Putin Grants Belarusians Living in Russia Right to Vote

By Guy Birchall
Guy Birchall
Guy Birchall
Guy Birchall is a UK-based journalist covering a wide range of national stories with a particular interest in freedom of expression and social issues.
July 24, 2025Updated: July 24, 2025

Russia ratified a protocol on July 23 that gives Belarusians permanently living in Russia the right to vote, according to Russian state-owned media outlet Arguments and Facts.

The protocol was signed in Moscow by Russian President Vladimir Putin and Belarusian President Alexander Lukashenko in March, was approved by the Russian parliament on July 15, and became law on July 23.

Citizens of Belarus living permanently in Russia will also be given the right to run for positions in local government.

Under Belarusian law, people living permanently in Belarus already had the right to vote and run for government positions.

The protocol amends an agreement on the equal rights of citizens reached between Moscow and Minsk in 1998.

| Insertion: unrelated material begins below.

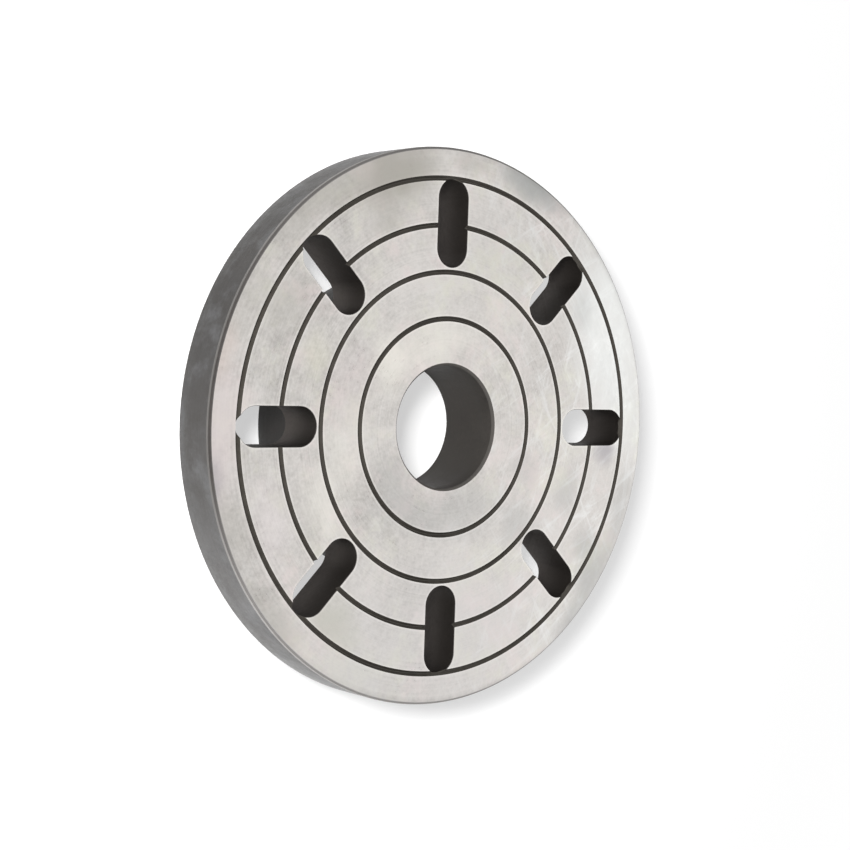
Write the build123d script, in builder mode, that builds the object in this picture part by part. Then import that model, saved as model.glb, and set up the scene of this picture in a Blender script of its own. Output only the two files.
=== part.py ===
"""A 160 mm lathe faceplate: one iron casting, turned, grooved, slotted and tapped.

The plate lies on its hub with the working face up. Z is the spindle axis and
the origin is the middle of the hub's rear face, which seats on the spindle
flange. All sizes are millimetres.
"""

from build123d import *
from math import radians, tan
import os

# The plate
plate_diameter = 160.0
plate_thickness = 15.0
rim_front_chamfer = 0.8
rim_back_chamfer = 0.4

# The bore through the middle
bore_diameter = 35.5
bore_chamfer = 0.7

# The register, a recess in the rear that fits round the boss of the spindle flange
register_diameter = 55.0
register_depth = 9.8
register_chamfer = 0.8

# The hub behind the plate, with the blind tapped holes for the flange studs
hub_projection = 16.5
hub_end_chamfer = 0.3
hub_root_radius = 1.5
hub_land = 11.0
stud_count = 3
stud_wall = 5.5
stud_hole_diameter = 5.0
stud_hole_depth = 15.0
stud_hole_mouth = 6.4
stud_drill_angle = 118.0

# The centring grooves in the working face, from the rim inwards
groove_count = 4
groove_inset = 8.9
groove_pitch = 13.33
groove_width = 1.4
groove_depth = 1.2

# The bolt slots
slot_count = 8
slot_width = 11.0
slot_hub_clearance = 1.8

# Heights above the hub's rear face
plate_back = hub_projection
working_face = plate_back + plate_thickness

# Radii, from the spindle axis outwards
bore_radius = bore_diameter / 2
register_radius = register_diameter / 2
stud_circle_radius = register_radius + stud_wall
hub_radius = stud_circle_radius + hub_land
plate_radius = plate_diameter / 2
groove_radii = [plate_radius - groove_inset - i * groove_pitch for i in range(groove_count)]

# A slot clears the hub at its inner end, and its outer end touches the outermost groove
slot_start = hub_radius + slot_hub_clearance
slot_end = groove_radii[0]
slot_length = slot_end - slot_start

# How far a drill's point runs on past the full width of its hole
stud_point_length = stud_hole_diameter / 2 / tan(radians(stud_drill_angle / 2))

# The hub's rear face, looked at from behind, where the stud holes are drilled
rear_face = Plane(origin=(0, 0, 0), x_dir=(1, 0, 0), z_dir=(0, 0, -1))

with BuildPart() as faceplate:
    # Half of the turned section, from the bore out to the rim
    with BuildSketch(Plane.XZ) as half_section:
        with BuildLine():
            Polyline(
                (bore_radius, working_face),
                (bore_radius, register_depth),
                (register_radius, register_depth),
                (register_radius, 0),
                (hub_radius, 0),
                (hub_radius, plate_back),
                (plate_radius, plate_back),
                (plate_radius, working_face),
                close=True,
            )
        make_face()

        # Every turned corner, chosen as the section's nearest vertex
        for corner, length in (
            ((bore_radius, working_face), bore_chamfer),
            ((register_radius, 0), register_chamfer),
            ((hub_radius, 0), hub_end_chamfer),
            ((plate_radius, plate_back), rim_back_chamfer),
            ((plate_radius, working_face), rim_front_chamfer),
        ):
            chamfer(half_section.vertices().sort_by_distance(corner)[0], length)
        hub_root = half_section.vertices().sort_by_distance((hub_radius, plate_back))[0]
        fillet(hub_root, hub_root_radius)

        # The grooves are cut by a pointed tool, so each is a V in the face line
        with Locations([(radius, working_face) for radius in groove_radii]):
            Polygon(
                (-groove_width / 2, 0),
                (0, -groove_depth),
                (groove_width / 2, 0),
                align=None,
                mode=Mode.SUBTRACT,
            )
    revolve(axis=Axis.Z)

    # The slots are milled right through the plate, each along its own radius
    with BuildSketch(Plane.XY.offset(working_face)):
        with PolarLocations((slot_start + slot_end) / 2, slot_count):
            SlotOverall(slot_length, slot_width)
    extrude(amount=-plate_thickness, mode=Mode.SUBTRACT)

    # Blind holes for the studs, each with its drill point and a countersunk mouth
    with Locations(rear_face):
        with PolarLocations(stud_circle_radius, stud_count, start_angle=90):
            CounterSinkHole(
                radius=stud_hole_diameter / 2,
                counter_sink_radius=stud_hole_mouth / 2,
                depth=stud_hole_depth,
                counter_sink_angle=90,
            )
    with Locations(rear_face.offset(-stud_hole_depth)):
        with PolarLocations(stud_circle_radius, stud_count, start_angle=90):
            Cone(
                bottom_radius=0,
                top_radius=stud_hole_diameter / 2,
                height=stud_point_length,
                align=(Align.CENTER, Align.CENTER, Align.MAX),
                mode=Mode.SUBTRACT,
            )

os.makedirs("parts", exist_ok=True)
faceplate.part.label = "faceplate"
export_step(faceplate.part, "parts/faceplate.step")
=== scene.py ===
"""A 160 mm lathe faceplate on a white table, seen from above and to one side.

The plate lies on its hub with the working face up. Z is the spindle axis and the
table is at zero. Profiles are worked out in millimetres, and the mesh is in metres.
"""

import math
from collections import namedtuple

import bmesh
import bpy
import numpy as np
from mathutils import Matrix, Vector


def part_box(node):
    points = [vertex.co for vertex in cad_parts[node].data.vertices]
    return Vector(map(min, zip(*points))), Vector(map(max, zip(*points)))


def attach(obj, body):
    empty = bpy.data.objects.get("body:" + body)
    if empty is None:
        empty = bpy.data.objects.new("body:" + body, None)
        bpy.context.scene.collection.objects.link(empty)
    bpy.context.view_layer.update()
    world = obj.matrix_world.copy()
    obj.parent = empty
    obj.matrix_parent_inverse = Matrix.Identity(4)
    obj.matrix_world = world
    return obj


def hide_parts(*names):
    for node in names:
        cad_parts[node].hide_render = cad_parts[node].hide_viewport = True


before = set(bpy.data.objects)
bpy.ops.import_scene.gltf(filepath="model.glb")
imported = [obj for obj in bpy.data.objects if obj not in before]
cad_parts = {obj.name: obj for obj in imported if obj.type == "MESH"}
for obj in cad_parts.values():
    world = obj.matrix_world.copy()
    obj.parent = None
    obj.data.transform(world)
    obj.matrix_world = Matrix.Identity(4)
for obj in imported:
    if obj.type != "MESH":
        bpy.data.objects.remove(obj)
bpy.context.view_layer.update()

# The casting: grey iron, turned all over, so nearly all its skin is one profile
# carried round the spindle axis. The bolt slots and the stud holes are windows
# left in that skin, and each has a wall of its own. The plate's radius and the
# height of its working face are the CAD part's.
MM = 0.001
PLATE_RADIUS, _, FACE = np.array(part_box("faceplate")[1]) / MM
PLATE_THICKNESS = 15.0
PLATE_BACK = FACE - PLATE_THICKNESS
RIM_CHAMFER = 0.8
FACE_EDGE = PLATE_RADIUS - RIM_CHAMFER
BORE_RADIUS = 17.75
BORE_CHAMFER = 0.7
BORE_EDGE = BORE_RADIUS + BORE_CHAMFER
REGISTER_RADIUS = 27.5
REGISTER_DEPTH = 9.8
REGISTER_EDGE = 28.3
HUB_RADIUS = 44.0
HUB_EDGE = 43.66
HUB_ROOT_RADIUS = 1.5
STEPS_ROUND = 288

quads, quad_finish = [], []


def add_quads(corners, finishes):
    """Keeps quads by their corner points, with one finish, or one per band or per quad."""
    finishes = np.array(finishes)
    finishes = finishes.reshape(finishes.shape + (1,) * (corners.ndim - 2 - finishes.ndim))
    quad_finish.extend(np.broadcast_to(finishes, corners.shape[:-2]).ravel())
    quads.append(corners.reshape(-1, 4, 3))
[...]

Vyacheslav Volodin, chairman of the State Duma, Russia’s lower house of parliament, said the initiative is also intended to strengthen integration and cooperation between the two countries under the framework of the 1999 Union State treaty. That treaty was an agreement to deepen political, military, and economic ties between the two countries.

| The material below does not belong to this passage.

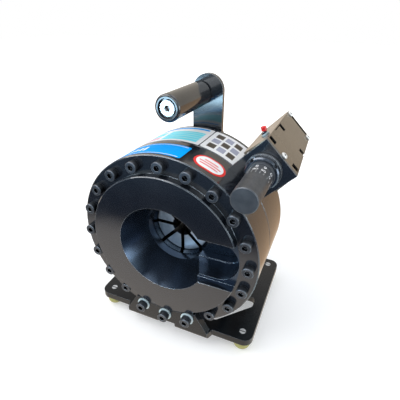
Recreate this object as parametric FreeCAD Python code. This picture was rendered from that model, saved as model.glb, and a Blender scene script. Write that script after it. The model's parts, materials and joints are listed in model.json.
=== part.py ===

Volodin said the step was necessary to fully develop the potential of the Union State treaty while ensuring the interests of citizens are protected.

Along with the bilateral Union State treaty, Belarus is a longstanding member of several Moscow-led regional groupings. These include the Collective Security Treaty Organization, the Eurasian Economic Union, and the Commonwealth of Independent States.

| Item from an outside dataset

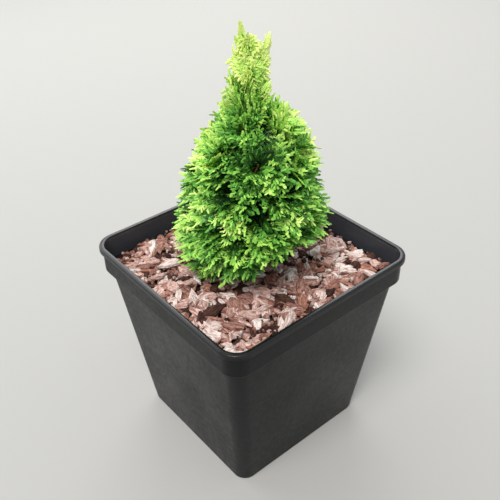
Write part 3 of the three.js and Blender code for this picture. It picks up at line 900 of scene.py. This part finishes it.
PALE_PATCHES = (  # where the chips are paler, partly pale chips and partly painted light where the crown's shadow falls: x, y, reach, how much
    (58, 52, 22, 0.5),
    (48, 28, 16, 0.4),
    (-43, -68, 28, 0.35),
    (70, -70, 20, 0.3),
)
PALE_PATCH_BASE = 0.05


def make_soil(material):
    """Dark soil: a closed body that fills the pot, with a rough top."""
    rings = []
    for z in (FLOOR + CLEAR, COLLAR_FOOT * 0.5, COLLAR_FOOT):
        half = body_half(z) - WALL - CLEAR
        rings.append(rounded_square(half, half - corner_centre(z) + 0.01, z, *SOIL_STEPS))
    top = MULCH_TOP - SOIL_DROP
    for step in range(SOIL_RINGS + 1):
        share = 1 - step / SOIL_RINGS * 0.985
        ring = rounded_square(MULCH_HALF * share, MULCH_CORNER * share, top, *SOIL_STEPS)
        for point in ring:
            rough = noise.fractal(point / SOIL_LUMP, 1.0, 2.0, 3)
            point.z += SOIL_ROUGH * rough if step else -1.0
        rings.append(ring)
    return smooth_piece("soil", *loft(rings), material, sharp_over=60)


def flake_shape(name, roll, corners, breadth, thickness, curl):
    """A flake of bark one unit long: an uneven outline, broken edges and a slight curl."""
    outline = []
    for i in range(corners):
        angle = (i + roll(-FLAKE_TURN, FLAKE_TURN)) / corners * 2 * math.pi
        reach = roll(*FLAKE_REACHES)
        outline.append((0.5 * reach * math.cos(angle), 0.5 * breadth * reach * math.sin(angle)))
    rings = []
    for share, level in FLAKE_LEVELS:
        ring = []
        for x, y in outline:
            uneven = roll(-FLAKE_UNEVEN, FLAKE_UNEVEN)
            z = level * thickness * (1 + roll(-FLAKE_ROUGH, FLAKE_ROUGH)) + curl * (y / breadth) ** 2
            ring.append(Vector(((share + uneven) * x, (share + uneven) * y, z)))
        rings.append(ring)
    mesh = mesh_of(name, *loft(rings), unit=1)
    grain = mesh.uv_layers.new(name="grain")
    start = roll(0, 9)
    long, fine = GRAIN_FINE
    for corner in mesh.loops:
        x, y, z = mesh.vertices[corner.vertex_index].co
        grain.data[corner.index].uv = (start + x * long, start + y * fine + z * fine)
    return bpy.data.objects.new(name, mesh)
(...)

Lukashenko is considered to be one of Putin’s closest allies, and the two nations have only increased their cooperation since Moscow’s forces rolled into Ukraine in 2022.

The Belarusian leader, who has been in power since 1994, was reelected to a seventh term in office after winning a Jan. 26 election.

Russia and Belarus regularly conduct joint military drills. Moscow has, so far, not asked Minsk to send troops to the war in Ukraine. Lukashenko has said that he will only send Belarusian troops into Ukraine if his country is attacked.

“I’m prepared to fight alongside the Russians from the territory of Belarus in one case only: if at least one soldier from there comes to Belarus to kill my people,” Lukashenko told reporters in February 2023.

Minsk has been accused by Poland of coordinating with Moscow to facilitate illegal migration into Poland from the east.

Belarus has also been subjected to sanctions by the European Union, the United States, the UK, and Canada over its support for Russia during the war in Ukraine, allegedly fraudulent elections, and alleged human rights abuses.

On July 22, Belarusian Minister of Foreign Affairs Maxim Ryzhenkov criticized the EU for isolating itself from the Eurasian and African markets and creating a “quasi-ghetto.”

“The European Union is building a wall not just to separate from Belarus and Russia. In their minds, they’re trying to separate from some sort of hordes of illegal migrants,” Ryzhenkov told Belarusian state TV channel First Information, according to Russian state news agency TASS.

“They’re not isolating us from themselves, but rather isolating themselves from the vast market of Eurasia and the adjacent Africa. They’re closing themselves off from all of us. Who benefits from this? Certainly not them.”

Adam Morrow contributed to this report.